■ **GIVEN PROBLEM**: Return, exactly as written, every line from the first line of the data below through the line that contains "np.clip(values, 0, 1).astype(np.float32))".

■ **AVAILABLE DATA**:
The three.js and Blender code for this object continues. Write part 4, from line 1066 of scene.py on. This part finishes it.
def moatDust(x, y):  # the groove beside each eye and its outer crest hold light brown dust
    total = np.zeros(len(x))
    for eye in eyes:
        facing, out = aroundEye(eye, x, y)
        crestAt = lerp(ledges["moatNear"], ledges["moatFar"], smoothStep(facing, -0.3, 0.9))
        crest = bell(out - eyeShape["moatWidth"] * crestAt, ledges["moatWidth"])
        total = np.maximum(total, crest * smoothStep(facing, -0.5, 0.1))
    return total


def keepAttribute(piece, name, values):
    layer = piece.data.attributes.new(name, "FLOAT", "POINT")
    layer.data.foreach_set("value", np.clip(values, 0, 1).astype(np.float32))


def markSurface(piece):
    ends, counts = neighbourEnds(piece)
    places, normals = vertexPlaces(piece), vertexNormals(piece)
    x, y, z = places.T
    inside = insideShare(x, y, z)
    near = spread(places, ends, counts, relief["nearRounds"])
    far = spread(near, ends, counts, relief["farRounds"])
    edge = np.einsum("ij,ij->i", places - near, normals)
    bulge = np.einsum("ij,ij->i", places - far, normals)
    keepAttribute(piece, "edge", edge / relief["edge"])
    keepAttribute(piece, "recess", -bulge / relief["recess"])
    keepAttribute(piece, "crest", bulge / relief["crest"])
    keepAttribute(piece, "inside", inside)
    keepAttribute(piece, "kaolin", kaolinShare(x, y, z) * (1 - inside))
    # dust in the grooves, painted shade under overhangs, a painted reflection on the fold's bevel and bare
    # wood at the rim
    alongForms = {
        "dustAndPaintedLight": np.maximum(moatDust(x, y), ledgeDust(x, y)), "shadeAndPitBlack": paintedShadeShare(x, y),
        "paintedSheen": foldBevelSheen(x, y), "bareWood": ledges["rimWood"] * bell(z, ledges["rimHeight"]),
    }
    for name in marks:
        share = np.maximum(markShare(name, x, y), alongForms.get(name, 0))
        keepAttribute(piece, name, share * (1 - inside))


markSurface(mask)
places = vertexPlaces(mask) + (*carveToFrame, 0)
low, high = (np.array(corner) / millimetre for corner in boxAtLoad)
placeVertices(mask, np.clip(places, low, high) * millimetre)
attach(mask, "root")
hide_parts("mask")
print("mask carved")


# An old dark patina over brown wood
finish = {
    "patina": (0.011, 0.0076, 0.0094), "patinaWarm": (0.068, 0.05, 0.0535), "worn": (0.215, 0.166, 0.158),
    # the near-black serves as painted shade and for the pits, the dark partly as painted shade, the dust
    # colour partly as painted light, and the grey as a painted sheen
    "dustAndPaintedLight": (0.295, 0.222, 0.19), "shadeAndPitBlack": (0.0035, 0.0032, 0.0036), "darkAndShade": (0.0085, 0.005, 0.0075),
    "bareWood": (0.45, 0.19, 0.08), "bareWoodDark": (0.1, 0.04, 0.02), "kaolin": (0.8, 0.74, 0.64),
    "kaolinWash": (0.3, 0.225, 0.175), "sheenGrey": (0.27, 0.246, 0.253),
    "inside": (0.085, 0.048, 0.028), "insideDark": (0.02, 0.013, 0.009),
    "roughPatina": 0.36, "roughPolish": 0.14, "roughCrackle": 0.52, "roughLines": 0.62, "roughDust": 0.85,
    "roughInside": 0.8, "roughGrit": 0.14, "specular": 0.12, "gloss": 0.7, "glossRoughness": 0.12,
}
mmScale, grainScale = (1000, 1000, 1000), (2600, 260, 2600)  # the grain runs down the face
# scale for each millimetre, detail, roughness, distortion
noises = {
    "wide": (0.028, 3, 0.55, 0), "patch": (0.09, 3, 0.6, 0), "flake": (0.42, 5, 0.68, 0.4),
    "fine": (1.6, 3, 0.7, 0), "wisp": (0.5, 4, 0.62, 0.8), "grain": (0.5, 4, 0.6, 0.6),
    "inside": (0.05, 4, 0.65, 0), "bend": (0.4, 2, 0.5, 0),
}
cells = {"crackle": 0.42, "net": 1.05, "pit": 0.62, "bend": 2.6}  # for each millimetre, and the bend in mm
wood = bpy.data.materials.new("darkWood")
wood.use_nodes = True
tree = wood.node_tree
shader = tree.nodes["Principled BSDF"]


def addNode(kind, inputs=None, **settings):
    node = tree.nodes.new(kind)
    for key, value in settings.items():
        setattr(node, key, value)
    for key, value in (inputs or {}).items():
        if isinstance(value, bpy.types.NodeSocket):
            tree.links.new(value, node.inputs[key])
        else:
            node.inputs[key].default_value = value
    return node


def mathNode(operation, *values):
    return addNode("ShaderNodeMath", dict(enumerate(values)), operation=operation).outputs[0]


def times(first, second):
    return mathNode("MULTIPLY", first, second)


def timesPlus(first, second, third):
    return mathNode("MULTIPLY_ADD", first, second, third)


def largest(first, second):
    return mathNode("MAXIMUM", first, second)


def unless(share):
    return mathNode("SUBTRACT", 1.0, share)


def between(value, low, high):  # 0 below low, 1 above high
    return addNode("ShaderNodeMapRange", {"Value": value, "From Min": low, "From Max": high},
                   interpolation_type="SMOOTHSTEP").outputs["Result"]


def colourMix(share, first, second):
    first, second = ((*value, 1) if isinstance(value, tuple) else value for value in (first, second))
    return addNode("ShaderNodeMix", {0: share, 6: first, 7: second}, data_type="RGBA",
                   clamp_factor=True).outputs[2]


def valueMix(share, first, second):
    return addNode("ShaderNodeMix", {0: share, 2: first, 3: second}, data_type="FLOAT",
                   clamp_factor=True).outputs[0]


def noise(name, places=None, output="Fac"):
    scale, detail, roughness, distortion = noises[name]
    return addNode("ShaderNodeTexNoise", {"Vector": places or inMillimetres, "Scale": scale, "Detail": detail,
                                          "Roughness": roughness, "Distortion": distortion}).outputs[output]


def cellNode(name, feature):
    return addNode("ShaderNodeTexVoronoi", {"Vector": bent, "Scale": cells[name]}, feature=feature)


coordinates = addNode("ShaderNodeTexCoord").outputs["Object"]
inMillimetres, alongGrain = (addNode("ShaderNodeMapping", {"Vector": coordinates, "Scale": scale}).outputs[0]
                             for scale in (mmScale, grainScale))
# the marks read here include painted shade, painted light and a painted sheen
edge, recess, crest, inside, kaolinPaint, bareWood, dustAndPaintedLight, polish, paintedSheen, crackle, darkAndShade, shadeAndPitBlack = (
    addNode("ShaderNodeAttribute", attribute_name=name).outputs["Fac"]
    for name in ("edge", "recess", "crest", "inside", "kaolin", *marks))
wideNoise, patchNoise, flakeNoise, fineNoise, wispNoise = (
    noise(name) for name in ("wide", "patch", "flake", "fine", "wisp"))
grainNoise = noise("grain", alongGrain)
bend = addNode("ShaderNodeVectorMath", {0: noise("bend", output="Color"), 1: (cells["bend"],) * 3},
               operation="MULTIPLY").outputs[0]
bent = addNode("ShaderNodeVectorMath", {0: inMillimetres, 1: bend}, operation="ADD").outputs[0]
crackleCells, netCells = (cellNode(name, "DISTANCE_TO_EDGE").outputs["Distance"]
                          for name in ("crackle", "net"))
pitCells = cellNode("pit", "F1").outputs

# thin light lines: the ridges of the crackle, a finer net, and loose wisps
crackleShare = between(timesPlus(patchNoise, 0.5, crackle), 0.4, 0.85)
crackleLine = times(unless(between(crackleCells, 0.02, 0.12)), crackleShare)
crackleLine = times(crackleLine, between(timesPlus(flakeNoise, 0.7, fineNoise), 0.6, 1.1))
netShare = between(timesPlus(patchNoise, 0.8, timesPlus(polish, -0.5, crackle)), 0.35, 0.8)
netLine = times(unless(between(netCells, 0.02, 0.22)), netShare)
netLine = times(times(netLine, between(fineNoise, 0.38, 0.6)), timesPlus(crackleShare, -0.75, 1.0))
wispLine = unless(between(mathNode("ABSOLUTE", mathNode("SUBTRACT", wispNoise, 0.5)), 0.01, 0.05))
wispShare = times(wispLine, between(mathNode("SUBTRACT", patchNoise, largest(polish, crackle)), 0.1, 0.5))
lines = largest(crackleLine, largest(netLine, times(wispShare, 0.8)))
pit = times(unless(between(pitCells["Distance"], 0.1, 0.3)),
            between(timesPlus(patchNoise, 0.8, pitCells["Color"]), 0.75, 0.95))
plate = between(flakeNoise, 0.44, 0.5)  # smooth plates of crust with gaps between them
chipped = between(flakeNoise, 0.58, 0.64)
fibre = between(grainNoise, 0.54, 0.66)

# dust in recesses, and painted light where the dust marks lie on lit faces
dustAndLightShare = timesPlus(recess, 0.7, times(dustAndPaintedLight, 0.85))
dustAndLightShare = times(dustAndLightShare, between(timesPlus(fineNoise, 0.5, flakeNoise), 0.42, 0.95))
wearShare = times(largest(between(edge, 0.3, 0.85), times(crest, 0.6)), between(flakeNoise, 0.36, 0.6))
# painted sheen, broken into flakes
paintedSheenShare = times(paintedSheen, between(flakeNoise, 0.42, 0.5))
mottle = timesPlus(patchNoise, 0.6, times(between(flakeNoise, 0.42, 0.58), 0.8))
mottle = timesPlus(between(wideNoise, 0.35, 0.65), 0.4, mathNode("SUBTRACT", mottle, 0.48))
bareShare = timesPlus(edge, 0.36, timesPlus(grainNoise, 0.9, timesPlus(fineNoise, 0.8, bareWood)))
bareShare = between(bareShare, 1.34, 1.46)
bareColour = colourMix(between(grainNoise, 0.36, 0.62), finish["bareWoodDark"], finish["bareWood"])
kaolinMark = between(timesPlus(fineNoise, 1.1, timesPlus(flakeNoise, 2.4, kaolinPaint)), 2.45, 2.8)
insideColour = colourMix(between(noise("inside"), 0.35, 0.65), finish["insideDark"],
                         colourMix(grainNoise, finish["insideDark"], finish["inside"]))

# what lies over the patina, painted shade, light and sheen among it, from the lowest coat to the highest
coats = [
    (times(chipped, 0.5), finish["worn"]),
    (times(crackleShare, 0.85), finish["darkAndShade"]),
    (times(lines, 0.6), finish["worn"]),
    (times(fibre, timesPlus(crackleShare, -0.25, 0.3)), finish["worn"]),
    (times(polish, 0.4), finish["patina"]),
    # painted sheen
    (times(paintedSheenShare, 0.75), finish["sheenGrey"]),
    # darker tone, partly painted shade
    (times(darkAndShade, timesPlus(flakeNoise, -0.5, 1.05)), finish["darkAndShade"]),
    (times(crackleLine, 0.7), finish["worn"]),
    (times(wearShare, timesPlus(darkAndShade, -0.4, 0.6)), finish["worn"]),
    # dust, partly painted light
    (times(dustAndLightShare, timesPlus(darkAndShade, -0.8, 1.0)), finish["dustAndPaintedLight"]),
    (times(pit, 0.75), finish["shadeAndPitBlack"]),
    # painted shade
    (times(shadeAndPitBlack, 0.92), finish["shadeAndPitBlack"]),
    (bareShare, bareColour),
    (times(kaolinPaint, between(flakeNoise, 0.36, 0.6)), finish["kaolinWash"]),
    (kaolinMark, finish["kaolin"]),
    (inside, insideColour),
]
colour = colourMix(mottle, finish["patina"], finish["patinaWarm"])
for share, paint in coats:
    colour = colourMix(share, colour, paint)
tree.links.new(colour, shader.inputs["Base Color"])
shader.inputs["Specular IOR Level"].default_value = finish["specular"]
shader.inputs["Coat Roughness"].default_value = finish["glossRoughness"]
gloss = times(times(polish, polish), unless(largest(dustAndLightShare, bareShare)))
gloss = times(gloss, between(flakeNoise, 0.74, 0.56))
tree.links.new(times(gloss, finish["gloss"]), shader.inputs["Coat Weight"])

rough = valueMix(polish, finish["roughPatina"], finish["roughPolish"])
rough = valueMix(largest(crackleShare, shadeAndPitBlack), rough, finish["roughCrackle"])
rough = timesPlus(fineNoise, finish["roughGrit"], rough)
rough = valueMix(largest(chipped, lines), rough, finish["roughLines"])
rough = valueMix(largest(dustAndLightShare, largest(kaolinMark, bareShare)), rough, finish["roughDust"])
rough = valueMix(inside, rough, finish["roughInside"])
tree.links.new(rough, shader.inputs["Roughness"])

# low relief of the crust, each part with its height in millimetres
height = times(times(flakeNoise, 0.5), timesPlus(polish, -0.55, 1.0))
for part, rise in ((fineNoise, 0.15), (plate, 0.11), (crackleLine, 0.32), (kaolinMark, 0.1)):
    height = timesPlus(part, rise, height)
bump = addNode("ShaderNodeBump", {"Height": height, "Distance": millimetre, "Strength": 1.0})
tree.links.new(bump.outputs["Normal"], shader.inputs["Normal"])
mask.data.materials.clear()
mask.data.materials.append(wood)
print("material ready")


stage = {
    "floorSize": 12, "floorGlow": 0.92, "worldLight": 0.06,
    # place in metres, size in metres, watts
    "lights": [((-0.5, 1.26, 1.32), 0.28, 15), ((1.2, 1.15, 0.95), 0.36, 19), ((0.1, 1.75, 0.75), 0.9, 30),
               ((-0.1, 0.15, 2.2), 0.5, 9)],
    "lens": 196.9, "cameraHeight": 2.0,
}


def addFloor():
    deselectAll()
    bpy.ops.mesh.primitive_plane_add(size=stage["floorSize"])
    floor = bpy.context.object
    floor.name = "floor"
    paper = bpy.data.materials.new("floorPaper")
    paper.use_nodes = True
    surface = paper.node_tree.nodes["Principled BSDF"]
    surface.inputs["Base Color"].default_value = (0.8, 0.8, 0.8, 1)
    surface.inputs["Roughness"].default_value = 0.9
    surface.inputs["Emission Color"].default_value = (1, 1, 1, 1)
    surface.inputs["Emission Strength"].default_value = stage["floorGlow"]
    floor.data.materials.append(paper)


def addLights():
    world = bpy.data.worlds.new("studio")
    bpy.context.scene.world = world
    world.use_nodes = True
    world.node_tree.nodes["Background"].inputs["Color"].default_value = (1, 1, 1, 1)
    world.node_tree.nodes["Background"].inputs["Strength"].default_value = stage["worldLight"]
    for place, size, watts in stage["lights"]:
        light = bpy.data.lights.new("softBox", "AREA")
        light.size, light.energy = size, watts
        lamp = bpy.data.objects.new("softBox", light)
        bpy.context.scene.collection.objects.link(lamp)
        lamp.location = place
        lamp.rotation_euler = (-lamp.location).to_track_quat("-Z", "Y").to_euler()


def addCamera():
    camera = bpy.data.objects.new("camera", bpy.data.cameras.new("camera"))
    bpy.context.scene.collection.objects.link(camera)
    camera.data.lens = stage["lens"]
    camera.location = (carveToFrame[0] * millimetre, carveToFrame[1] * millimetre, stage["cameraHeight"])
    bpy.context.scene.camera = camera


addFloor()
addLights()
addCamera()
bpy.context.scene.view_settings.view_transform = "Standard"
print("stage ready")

■ **REPLY TO THE TASK**:
The three.js and Blender code for this object continues. Write part 4, from line 1066 of scene.py on. This part finishes it.
def moatDust(x, y):  # the groove beside each eye and its outer crest hold light brown dust
    total = np.zeros(len(x))
    for eye in eyes:
        facing, out = aroundEye(eye, x, y)
        crestAt = lerp(ledges["moatNear"], ledges["moatFar"], smoothStep(facing, -0.3, 0.9))
        crest = bell(out - eyeShape["moatWidth"] * crestAt, ledges["moatWidth"])
        total = np.maximum(total, crest * smoothStep(facing, -0.5, 0.1))
    return total


def keepAttribute(piece, name, values):
    layer = piece.data.attributes.new(name, "FLOAT", "POINT")
    layer.data.foreach_set("value", np.clip(values, 0, 1).astype(np.float32))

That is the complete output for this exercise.